Disamping itu juga ditulis,” Tuhan berkata kepadaku : “Tanyakan kepada-Ku dan katakan,” Duhai Tuhan , berapa lama aku harus berpegang teguh kepada Mu , agar ketika hari pembalasan tiba, engkau tidak menghukumku dengan hukuman Mu dan Engkau tidak berpaling dariku ?” Dan Aku akan berkata kepadamu ,” Berpegang teguhlah pada hukum agama (Sunah) dalam pengetahuan dan tindakan, dan perpegang teguhlah engkau pada ilmu yang telah Aku berikan kepadamu kedalam kalbumu, dan ketahuilah bahwa ketika Aku menjadikan diri Ku terlihat olehmu, Aku tidak akan menerima darimu dari apa yang datang kepadamu dari penjelmaan Ku yang terlihat untukmu, karena kepada kaulah Aku telah berbicara. Kau telah mendengarkan Ku, kau mengetahui bahwa kau mendengarkan Ku dan kau memahami bahwa semua benda berasal dari Ku”
Sedang Dr.Fudholi Zaini menerjemahkan beberapa ujarannya sebagai berikut:
Kebodohan itu tabirnya penglihatan dan ilmu juga tabirnya penglihatan. Akulah yang lahir tanpa tabir dan hijab, dan akaulah yang batin tanpa singkap. Siapa yang telah mengenal hijab maka ia akan segera menjelang singkap.” Selanjutnya ia menulis, “ Kedirian seorang waqif adalah diamnya. Kedirian seorang arif adalah ucapannya. Kedirian seorang alim adalah ilmunya.”
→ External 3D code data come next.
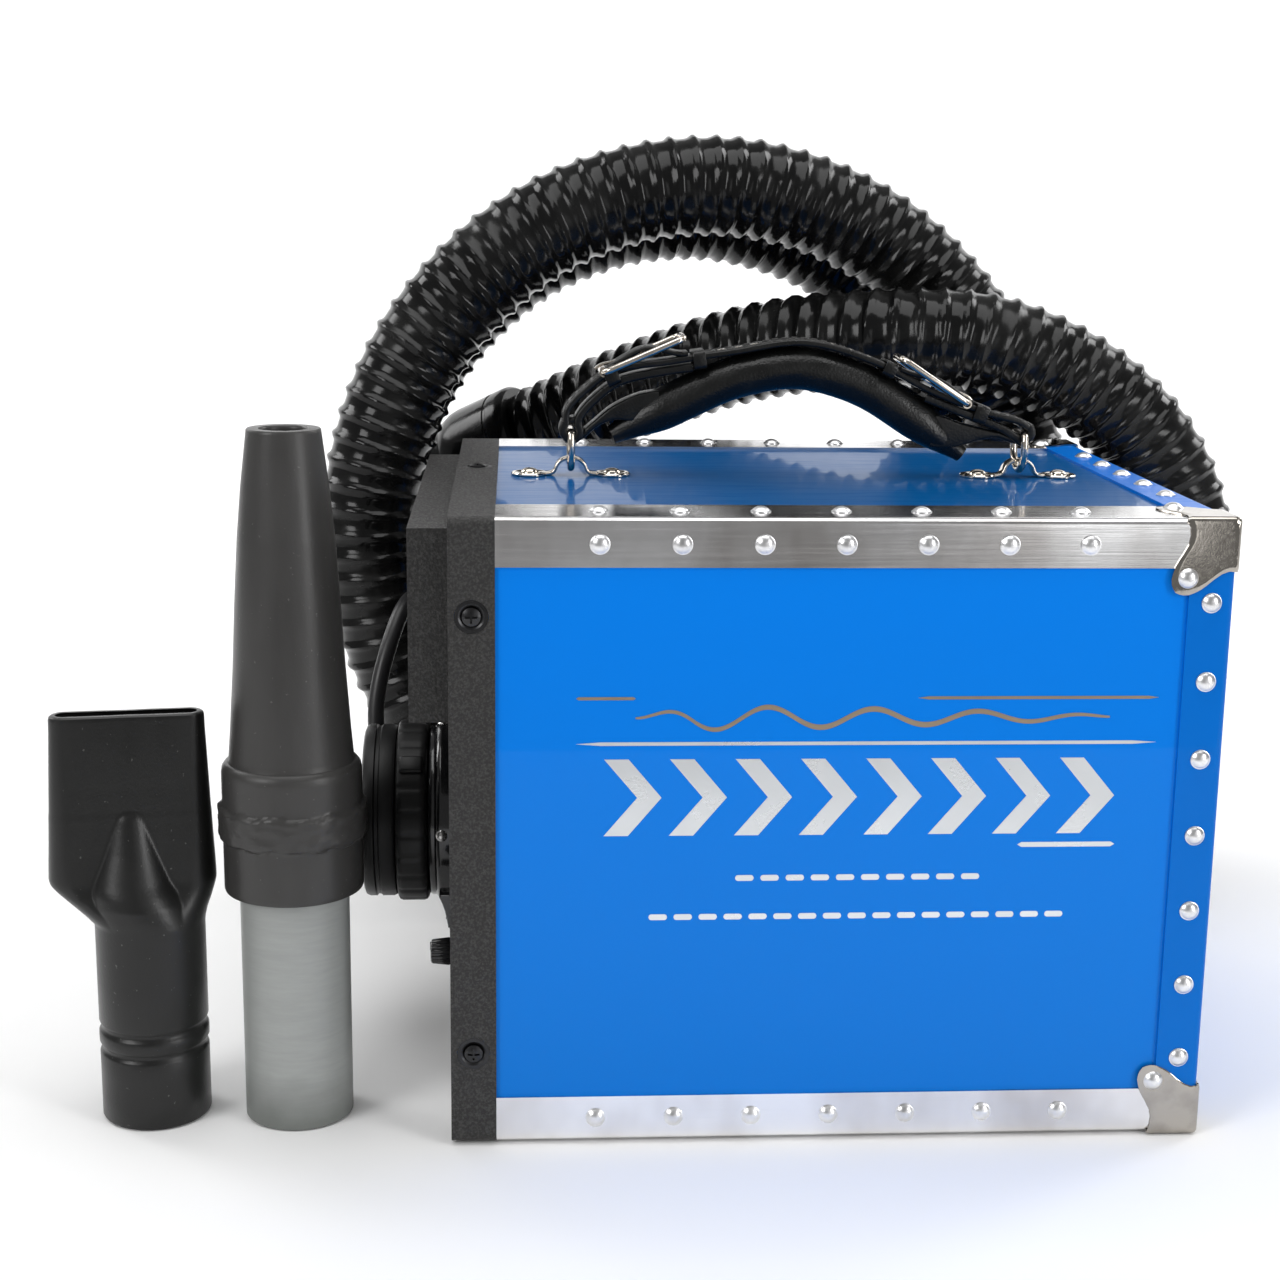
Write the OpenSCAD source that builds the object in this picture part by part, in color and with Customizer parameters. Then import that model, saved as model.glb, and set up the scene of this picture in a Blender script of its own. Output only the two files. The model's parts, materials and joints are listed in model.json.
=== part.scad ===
// Portable car dryer blower: a riveted laminate case with a fan motor inside, a strap handle,
// a corrugated air hose with two cuffs, a long cone nozzle and a flat nozzle.
// Millimetres. +X runs from the control cap towards the closed end, -Y is the front, +Z is up.
// The origin is the middle of the rubber base pad, on the surface that the case stands on.

/* [Case] */
// Width over the control cap and the end trims
body_w = 304; // [270:1:365]
// Depth from front to back
body_d = 254; // [232:1:305]
// Height of the case without its pad
body_h = 254; // [248:1:305]
// Thickness of the laminate panels
panel_t = 9; // [6:0.5:11]

/* [Edge metal] */
// Sheet thickness of the edge trims and the control cap
trim_t = 1.2; // [0.8:0.1:1.6]
// Trim flange on the front and back faces
trim_flange = 19.2; // [16:0.1:23]
// Trim flange on the top and bottom faces
trim_top_flange = 33; // [25:0.5:38]
// Flange of the end trims
end_flange = 18.2; // [15:0.1:20]
// Outside radius of the bent edges
edge_r = 3; // [1.5:0.1:4]
// Rivet head diameter
rivet_d = 8; // [6:0.1:9]
// Distance from rivet to rivet
rivet_pitch = 31.4; // [26:0.1:37]

/* [Control cap] */
// Flange of the control cap
cap_flange = 18; // [15:0.1:21]
// Height of the air filter box
filter_h = 77; // [62:1:84]
// How far the filter box stands out
filter_t = 16; // [13:0.5:20]
// Height of the outlet axis above the case's underside
outlet_h = 101; // [95:1:104]
// Outside radius of the outlet flange
outlet_r = 40; // [37:0.5:44]
// Diameter of the speed knob
knob_d = 12; // [10:0.5:14]

/* [Motor] */
// Outside radius of the fan shell
fan_r = 71; // [60:1:74]
// Motor shaft diameter
shaft_d = 8; // [6:0.5:9]
// Number of blades on each impeller
blade_count = 9; // [6:1:12]

/* [Handle] */
// Distance between the two handle brackets
bracket_span = 198; // [170:1:225]
// Rise of the grip above its ends
grip_rise = 30; // [24:1:36]
// Diameter of the padded grip
grip_d = 18; // [15:0.5:20]
// Width of the strap
strap_w = 15; // [12:0.5:15.5]

/* [Hose and nozzles] */
// Outside diameter of the corrugated hose
hose_d = 52; // [44:1:52]
// Outside radius of the nozzle tubes
tube_r = 22; // [18:0.5:22]
// Height of the long nozzle
nozzle_h = 284; // [250:1:340]
// Height of the flat nozzle
flat_h = 170; // [145:1:204]
// Width of the flat nozzle's mouth
mouth_w = 66; // [56:1:70]

/* [Power cord] */
// Diameter of the power cord
cord_d = 8; // [6.5:0.5:8]

/* [Hidden] */
$fn = 48;

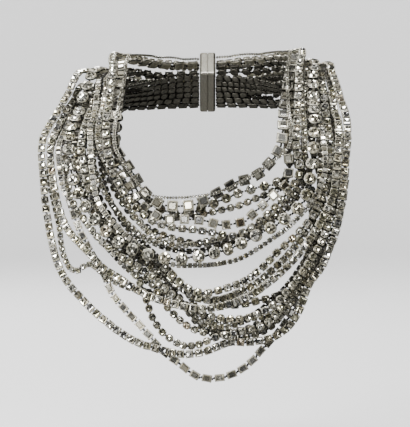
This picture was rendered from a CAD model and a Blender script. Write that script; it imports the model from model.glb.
"""Festoon necklace: the looks of its strands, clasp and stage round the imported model."""

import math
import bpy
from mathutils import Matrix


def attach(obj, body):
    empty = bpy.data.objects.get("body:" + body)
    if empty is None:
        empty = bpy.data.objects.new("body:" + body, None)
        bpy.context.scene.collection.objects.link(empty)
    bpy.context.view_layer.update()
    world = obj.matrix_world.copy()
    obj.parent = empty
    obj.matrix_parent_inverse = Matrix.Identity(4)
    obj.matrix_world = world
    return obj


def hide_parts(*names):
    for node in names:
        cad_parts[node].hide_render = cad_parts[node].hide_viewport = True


bl_info = {
    "name": "Festoon necklace",
    "version": (1, 0, 0),
    "blender": (4, 5, 0),
    "location": "View3D > Sidebar > Necklace",
    "description": "Builds the strands of set stones, the clasp and the stage",
    "category": "Object",
}

from collections import namedtuple

import bmesh
import bpy
import numpy as np
from mathutils import Vector

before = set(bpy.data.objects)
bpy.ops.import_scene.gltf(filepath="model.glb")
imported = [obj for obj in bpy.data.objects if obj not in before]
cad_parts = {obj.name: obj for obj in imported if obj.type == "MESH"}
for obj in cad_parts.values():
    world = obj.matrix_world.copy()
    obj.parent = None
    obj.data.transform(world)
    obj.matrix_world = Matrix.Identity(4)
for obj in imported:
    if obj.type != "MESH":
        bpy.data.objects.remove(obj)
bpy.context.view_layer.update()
MM = 0.001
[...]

Itulah salah satu kalimat dari beberapa karya an-Nifary. Kata-kata diatas mengambarkan pemaknaan yang cukup dalam tentang pengetahuan dan makrifat. Tiap kali bertambah ilmu serta makrifat, semakin sedikitlah kata-kata yang bisa diungkapkan. Yang ada hanya ketakjuban akan pesona keindahan dan kebesaran Sang Segala Keindahan.